Sue Jex, the bank's head of employee support, said: "We have continued to ask them to meet with the bank and take a more flexible approach to the pay review.... In the event of the union organising industrial action, the bank won't allow a single major branch to close. It expects its phone service to run all day and will experience no adverse effect to its cash machine and internet services."

The strike is planned for the day of HSBC's annual meeting. It is also the Friday before a bank holiday weekend, raising the possibility of a rush on branches on the Thursday.

Amicus is fighting the bank's below-inflation pay deal and cuts to staff bonuses after record annual profits of £9.1bn. It claims up to 10 per cent of staff would get no pay rise this year and a further 45 per cent would get a below-inflation increase.

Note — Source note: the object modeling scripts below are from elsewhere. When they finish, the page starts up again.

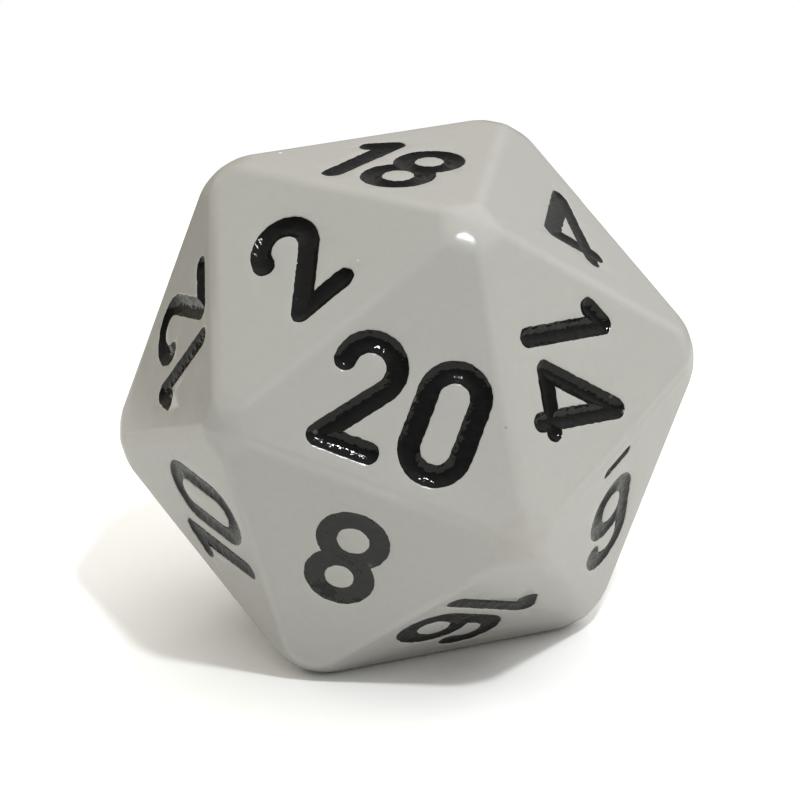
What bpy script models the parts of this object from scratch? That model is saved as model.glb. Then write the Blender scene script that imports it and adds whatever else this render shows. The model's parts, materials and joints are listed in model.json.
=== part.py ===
"""A twenty-sided die: one moulded body, and the enamel that fills its engraved numerals.

The die stands on its 3 with the 18 on top. Z is up, and the origin is the centre of the face
that it stands on. The 20 faces -Y, and two opposite corners lie towards -X and +X.
Every numeral is a groove in the body, and the enamel in each digit is a solid of its own.
"""

import math

import bmesh
import bpy
from mathutils import Matrix, Vector

MM = 0.001

# Driving sizes of the body.
ACROSS_FACES = 20.0 * MM  # between two opposite faces
EDGE_RADIUS = 1.0 * MM  # round of the edges between faces
EDGE_STEPS = 3  # flats that make that round
CORNER_WEAR = 0.5 * MM  # how far a worn corner lies below the sharp one

# Driving sizes of the numerals.
STROKE_WIDTH = 0.82 * MM
BAR_WIDTH = 0.42 * MM  # the line that tells 6 from 9
BAR_LENGTH = 1.9 * MM
BAR_DROP = 1.0 * MM  # bare plastic between that line and its digit
DIGIT_GAP = 0.55 * MM  # bare plastic between two digits of one number
FOOT_MARGIN = 0.85 * MM  # from a two-digit number's foot to the sharp edge below it
SHOULDER_MARGIN = 0.53 * MM  # from its shoulder to the sharp edge beside it
SINGLE_FOOT_MARGIN = 1.5 * MM  # from a lone digit's foot to the sharp edge below it
LIFT = {14: 0.45 * MM, 7: 0.45 * MM}  # numbers cut a little higher on their faces than the rest

# Driving sizes of the grooves and the enamel in them.
GROOVE_DEPTH = 0.50 * MM
ENAMEL_RECESS = 0.10 * MM  # from the face down to the enamel
SEAT_GAP = 0.05 * MM  # kept between the enamel and its groove
CUTTER_RISE = 1.0 * MM  # how far the cutters stand above the face

# The digits' proportions, as shares of a digit's height or of its half width.
DIGIT_SHAPE = 0.58  # width over height
FLAG_REACH = 0.15  # how far the 1's flag goes to the left, over the height
FLAG_DROP = 0.135  # and how far down
LOOP_DIFFERENCE = 0.007  # how much larger the lower loop of 3 and 8 is, and the upper smaller
FOUR_REACH = 0.245  # from the middle of a 4 to either end of its crossbar
FOUR_STEM = 0.155  # from the middle of a 4 to its stem
FOUR_BAR = 0.12  # from a 4's foot to its crossbar
SIX_BOWL_RISE = 0.043  # straight stretch in the sides of the bowl of a 6
THREE_WAIST = 0.3  # length of a 3's middle stroke, over the half width
SEVEN_FOOT = -0.4  # where a 7's leg stands, over the half width
FIVE_BOWL = 1.15  # radius of a 5's bowl, over the half width

# How finely arcs are cut.
ARC_STEP = 20.0
END_STEP = 30.0
SHARP_TURN = 40.0  # a path that turns by more than this gets a rounded corner

PLASTIC = ("warm_grey_plastic", (0.56, 0.54, 0.51, 1.0), 0.38)
ENAMEL = ("black_enamel", (0.012, 0.012, 0.013, 1.0), 0.14)

GOLDEN = (1.0 + math.sqrt(5.0)) / 2.0
FACE_RISE = ACROSS_FACES / 2.0  # from the die's centre to a face
EDGE_LENGTH = FACE_RISE * 2.0 * math.sqrt(3.0) / GOLDEN**2
FACE_INNER = EDGE_LENGTH / (2.0 * math.sqrt(3.0))  # from a face's centre to its sharp edges
CORNER_REACH = math.hypot(FACE_RISE, 2.0 * FACE_INNER)  # from the die's centre to a corner
EDGE_TURN = math.acos(math.sqrt(5.0) / 3.0)  # between two neighbouring faces' normals
CORNER_LEAN = math.asin(EDGE_LENGTH / (2.0 * CORNER_REACH))  # a corner's edge to its tangent plane

# The numbering. Corners are named by ring, from the top: T, U, L and B, three in each. The first
# corner is the one that the number's top points at. An opposite face makes the sum 21, and its
# number points at the opposite corner.
NUMBERED_FACES = {
    20: ("T0", "L0", "U2"),
    18: ("T1", "T2", "T0"),
    16: ("B0", "L0", "B2"),
    14: ("U0", "L0", "T0"),
    12: ("L2", "T2", "U2"),
    10: ("L2", "B2", "U2"),
    8: ("B2", "U2", "L0"),
    6: ("B0", "U0", "L0"),
    4: ("T1", "U0", "T0"),
    2: ("T2", "U2", "T0"),
}
OPPOSITE_SUM = 21
UNDERLINED = (6, 9)


def digit_height():
    """The tallest digit that leaves a two-digit number its margins on a face."""
    slope = math.radians(30.0)
    room = 1.5 * FACE_INNER - SHOULDER_MARGIN - FOOT_MARGIN / 2.0 - DIGIT_GAP / 2.0 * math.cos(slope)
    share = 0.5 + DIGIT_SHAPE * (0.25 + math.cos(slope) / 2.0)
    return room / share


DIGIT_HEIGHT = digit_height()
TOP = DIGIT_HEIGHT - STROKE_WIDTH  # a digit's stroke centres run from 0 to here
HALF = (DIGIT_SHAPE * DIGIT_HEIGHT - STROKE_WIDTH) / 2.0  # and from -HALF to HALF


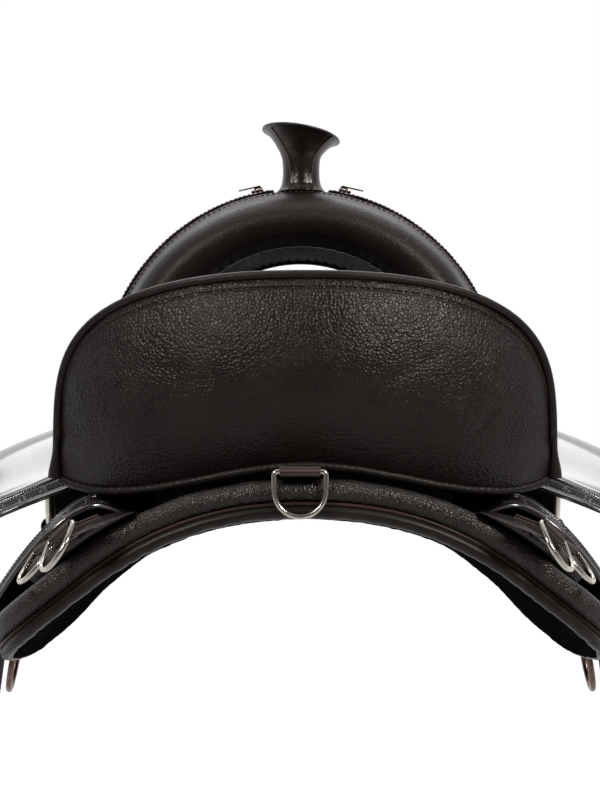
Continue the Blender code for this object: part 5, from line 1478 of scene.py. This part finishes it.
def ring_and_tab(node_name, matrix, tab_matrix, tail):
    bore = WIRE_RADIUS + PIVOT_CLEARANCE
    wire = sweep(node_name + "_wire", dee_points(DEE_WIDTH, DEE_DROP, WIRE_RADIUS), WIRE_RADIUS,
                 cyclic=True, sides=16)
    keep(place_at(wire, matrix), NICKEL, node_name, [node_name])
    tab = folded_strap(node_name + "_webbing", bore, TAB_PLY, WEBBING_WIDTH, tail, tab_matrix, rib=0.00034)
    keep(tab, [BROWN_WEBBING, BROWN_WEBBING], stands_for=[node_name + "_tab"])


def build_rings():
    loop = WIRE_RADIUS + PIVOT_CLEARANCE + TAB_PLY
    bore = WIRE_RADIUS + PIVOT_CLEARANCE
    matrix = hanging_frame(Vector((REAR_TAB_X, PAD_REAR_Y - loop - SEAT_GAP, PAD_TOP + SEAT_GAP + loop)),
                           Vector((0, -1, 0)), Vector((0, 0, -1)))
    forward = hanging_frame(matrix.translation, Vector((0, 0, 1)), Vector((0, -1, 0)))
    ring_and_tab("rear_dee", matrix, forward, straight_tail(bore, TAB_PLY, REAR_TAB_LENGTH))
    for name, side in SIDES:
        for kind, x, y, sweep_angle, droop, lift in RING_PLACES:
            point, normal, across, along = on_ring_ground(x, y, side, loop + lift)
            turn = math.radians(sweep_angle)
            down = across * math.cos(turn) - along * math.sin(turn)
            matrix = hanging_frame(point, normal, down)
            tail = [tail_on_ground(matrix, x, side, lift) for x in (-0.5, 0.0, 0.5)]
            hang = matrix @ Matrix.Rotation(math.radians(-droop), 4, "X")
            ring_and_tab("%s_dee_%s" % (kind, name), hang, matrix, tail)


def strap_surface(side, y, start, hang):
    """Webbing laid over the skirt at a place y, which hangs past the skirt's outer edge."""
    end = skirt_outer(y) + STRAP_OVERHANG
    down = Vector((STRAP_LEAN, 0.0, -1.0)).normalized()

    def surface(u, v):
        along = y + (0.5 - u) * WEBBING_WIDTH
        x = mix(start, end, clamp(v / STRAP_TURN))
        point = skirt_face(x, along, STRAP_CLEARANCE + WEBBING_THICKNESS)
        return point + down * max(0.0, v - STRAP_TURN) / (1 - STRAP_TURN) * hang

    mirror = Vector((side, 1, 1))
    return surface, surface(0.5, 1.0) * mirror, down * mirror


def build_rigging(name, side):
    surface, foot, down = strap_surface(side, RIGGING_Y, RIGGING_START, RIGGING_HANG)
    billet = strap_surface(side, REAR_BILLET_Y, REAR_BILLET_START, REAR_BILLET_HANG)[0]
    lapped = 1 + STRAP_LAP * (1 - STRAP_TURN) / RIGGING_HANG
    for kind, shape, reach in (("rigging_strap", surface, lapped), ("rear_billet", billet, 1)):
        strap = form("%s_webbing_%s" % (kind, name), shape, even(0, 1, 20), even(0, reach, 120), 0.0,
                     WEBBING_THICKNESS, 0.0009, side=side, rim_steps=6)
        keep(strap, [BLACK_WEBBING, BLACK_WEBBING],
             stands_for=["%s_%s" % (kind, name)])

    bore = CINCH_WIRE_RADIUS + PIVOT_CLEARANCE
    normal = Vector((-side * down.z, 0.0, side * down.x))
    tail = CINCH_TAIL + bore
    pivot = foot + down * (tail + 2 * GAP) + normal * bore
    matrix = hanging_frame(pivot, normal, down)
    loop = folded_strap("cinch_webbing_" + name, bore, TAB_PLY, WEBBING_WIDTH,
                        straight_tail(bore, TAB_PLY, tail), matrix)
    keep(loop, [BLACK_WEBBING, BLACK_WEBBING])
    ring = sweep("cinch_wire_" + name, dee_points(2 * CINCH_RING_RADIUS, 2 * CINCH_RING_RADIUS,
                                                  CINCH_WIRE_RADIUS, corner=0.009),
                 CINCH_WIRE_RADIUS, cyclic=True, sides=16)
    keep(place_at(ring, matrix), DARK_METAL, "cinch_ring_" + name, ["cinch_ring_" + name])


# Fenders and stirrups

FENDER_SEAM_INSET = 0.006
LOOP_SEAM_INSET = 0.005
STIRRUP_STEPS = 32
STIRRUP_ROUNDNESS = 0.42
TREAD_RIBS = 7
TREAD_HALF = 0.038
TREAD_RIB_HALF = 0.029
TREAD_Z = -0.122


def hanger_point(turn, side, radius=HANGER_RADIUS):
    a = math.radians(turn)
    return Vector((side * SWING_HALF, SWING_Y + radius * math.sin(a), SWING_Z - radius * math.cos(a)))


def build_fender(name, side):
    body = "fender_" + name
    bow = [hanger_point(turn, side) for turn in even(-HANGER_BAR_ANGLE, HANGER_BAR_ANGLE, 72)]
    bar = [bow[-1].lerp(bow[0], t) for t in even(0, 1, 12)[1:-1]]
    dee = sweep("stirrup_bow_" + name, bow + bar, HANGER_WIRE_RADIUS, cyclic=True, sides=16)
    keep(dee, NICKEL, stands_for=["stirrup_dee_" + name])

    bore = HANGER_WIRE_RADIUS + PIVOT_CLEARANCE
    corner = math.radians(HANGER_BAR_ANGLE)
    bar_middle = Vector((side * SWING_HALF, SWING_Y, SWING_Z + HANGER_RADIUS * math.cos(math.pi - corner)))
    rise = Vector((-side, 0, HANGER_RISE)).normalized()
    matrix = hanging_frame(bar_middle, Vector((0, 0, 1)) + side * HANGER_RISE * Vector((1, 0, 0)), -rise)
    reach = (SWING_HALF - GROUND_SEAT_HALF - 2 * GAP) / abs(rise.x)
    hanger = folded_strap("hanger_webbing_" + name, bore, HANGER_PLY, HANGER_STRAP_WIDTH,
                          straight_tail(bore, HANGER_PLY, reach), matrix, step=0.0012)
    keep(hanger, [BLACK_WEBBING, BLACK_WEBBING],
         stands_for=["stirrup_hanger_" + name])

    wrap = [hanger_point(turn, side) for turn in even(-SLEEVE_HALF_ANGLE, SLEEVE_HALF_ANGLE, 36)]
    sleeve = sweep("fender_wrap_" + name, wrap, bore + SLEEVE_THICKNESS * 0.98, sides=24)
    keep(sleeve, SOFT_LEATHER, body)

    def relief(u, v, place, point):
        rim = -0.0010 * ridge(place[2] - 0.0125, 0.0012) - 0.0006 * ease(1 - place[2] / 0.003)
        return rim + 0.0007 * rumple(point, 0.08, 17.0) * ease(place[2] / 0.01)

    leaf = form("fender_leather_" + name, fender_point, even(0, 1, 90), even(0, 1, 200), 0.0,
                FENDER_THICKNESS, 0.0018, side=side, rim_steps=8, relief=relief)
    keep(leaf, [FENDER_LEATHER, LINING_LEATHER], body, ["fender_" + name])

    mirror = Vector((side, 1, 1))
    rows = [[], []]
    for v in even(0.02, 0.985, 260):
        share = FENDER_SEAM_INSET / (2 * fender_half_width(mix(SLEEVE_REACH, FENDER_DROP, v)))
        for row, u in zip(rows, (share, 1 - share)):
            row.append(fender_point(u, v) * mirror)
    stitches("fender_stitching_" + name, rows, lambda at: (side, 0.0, 0.15), PALE_THREAD, body, pitch=0.0052)
    build_stirrup(name, side)


def build_stirrup(name, side):
    lean = math.radians(FENDER_LEAN)
    normal = Vector((side * math.cos(lean), 0, math.sin(lean)))
    down = Vector((side * math.sin(lean), 0, -math.cos(lean)))
    bore = STIRRUP_BOLT_RADIUS + PIVOT_CLEARANCE
    outer = bore + STIRRUP_LOOP_PLY
    end = Vector((side * (fender_inner(FENDER_DROP) + FENDER_THICKNESS), SWING_Y, SWING_Z - FENDER_DROP))
    bolt = end + normal * (outer + SEAT_GAP) + down * STIRRUP_BOLT_BELOW
    matrix = hanging_frame(bolt, normal, down)
    loop = folded_strap("stirrup_strap_" + name, bore, STIRRUP_LOOP_PLY, STIRRUP_LOOP_WIDTH,
                        straight_tail(bore, STIRRUP_LOOP_PLY, STIRRUP_LOOP_TAIL), matrix, step=0.0010)
    keep(loop, [FENDER_LEATHER, FENDER_LEATHER], "fender_" + name,
         ["stirrup_loop_" + name])
    rows = [[matrix @ Vector((x * (STIRRUP_LOOP_WIDTH / 2 - LOOP_SEAM_INSET), outer - 2 * bore + PLY_GAP, z))
             for z in even(0.010, STIRRUP_LOOP_TAIL - 0.002, 20)] for x in (-1, 1)]
    stitches("loop_stitching_" + name, rows, lambda at: tuple(normal), PALE_THREAD, "fender_" + name)

    right = smooth_through([Vector(knot) for knot in STIRRUP_SIDE], 60)
    path = [Vector((-p.x, p.y)) for p in right[:-1]] + right[::-1]
    rings, place = [], []
    for i, point in enumerate(path):
        along = path[min(i + 1, len(path) - 1)] - path[max(i - 1, 0)]
        across = Vector((-along.y, along.x)).normalized() * STIRRUP_THICKNESS / 2
        depth = mix(STIRRUP_EAR_DEPTH, STIRRUP_DEPTH, ease((-0.020 - point.y) / 0.085)) / 2
        for a in round_turns(STIRRUP_STEPS):
            c, s = (math.copysign(abs(t) ** STIRRUP_ROUNDNESS, t) for t in (math.cos(a), math.sin(a)))
            edge = point + across * s
            rings.append(bolt + Vector((c * depth, edge.x, edge.y)))
            place.append((c * depth, i * 0.003, 0.004))
    hoop = mesh_object("stirrup_hoop_" + name, rings, tube_faces(len(path), STIRRUP_STEPS), place)
    keep(hoop, COMPOSITE, "stirrup_" + name, ["stirrup_" + name])
    for row, y in enumerate(even(-TREAD_HALF, TREAD_HALF, TREAD_RIBS - 1)):
        z = TREAD_Z + STIRRUP_THICKNESS / 2 + 0.0002
        bar = [bolt + Vector((x, y, z)) for x in even(-TREAD_RIB_HALF, TREAD_RIB_HALF, 12)]
        rib = sweep("tread_rib_%d_%s" % (row, name), bar, 0.0014, sides=8)
        keep(rib, RUBBER, "stirrup_" + name)


def finish_solids():
    """Better materials for the solids that stay in sight."""
    finishes = {"ground_seat": FOAM, "cantle_core": COMPOSITE, "pommel_insert": COMPOSITE,
                "pommel_base": COMPOSITE, "horn_post": NICKEL}
    for name, _ in SIDES:
        finishes.update({"seat_wedge_" + name: FOAM, "stirrup_bolt_" + name: NICKEL})
    for name, finish in finishes.items():
        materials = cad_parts[name].data.materials
        materials.clear()
        materials.append(finish)


def main():
    bpy.context.scene.view_settings.view_transform = "Standard"
    build_camera()
    build_stage()
    build_light()
    build_pad()
    build_cantle()
    build_seat()
    build_pommel()
    build_horn()
    build_rings()
    for name, side in SIDES:
        build_zip(name, side)
        build_side_leathers(name, side)
        build_panel(name, side)
        build_rigging(name, side)
        build_fender(name, side)
    finish_solids()


main()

HSBC responded by saying seven out of 10 clerical staff were paid a bonus of at least 10 per cent of salary and that almost 60 per cent received pay rises above inflation, with only 1 per cent getting no pay rise and no bonus. It said it channelled pay rises at the one-third who earn below-average-market salaries.

Separately, National Australia Bank said it would close 100 branches, 60 at Clydesdale Bank in Scotland and 40 in northern England at Yorkshire bank. About 100 related job losses are included in the 1,700 UK job cuts that have already been announced.

Lloyds TSB, which hit the headlines this week after evidence of reckless lending, said it would shut five sites in the South-west, North-east and South Wales, resulting in the loss of about 400 back-office (account servicing) jobs. The sites affected are in Swansea, Plymouth, Cardiff, Stockton and Taunton.

Lloyds TSB rejected union claims that the job losses are linked directly to its strategy of offshoring thousands of jobs to India. A spokeswoman for the bank said: "It has absolutely nothing to do with offshoring. We are closing smaller sites to consolidate them into larger sites."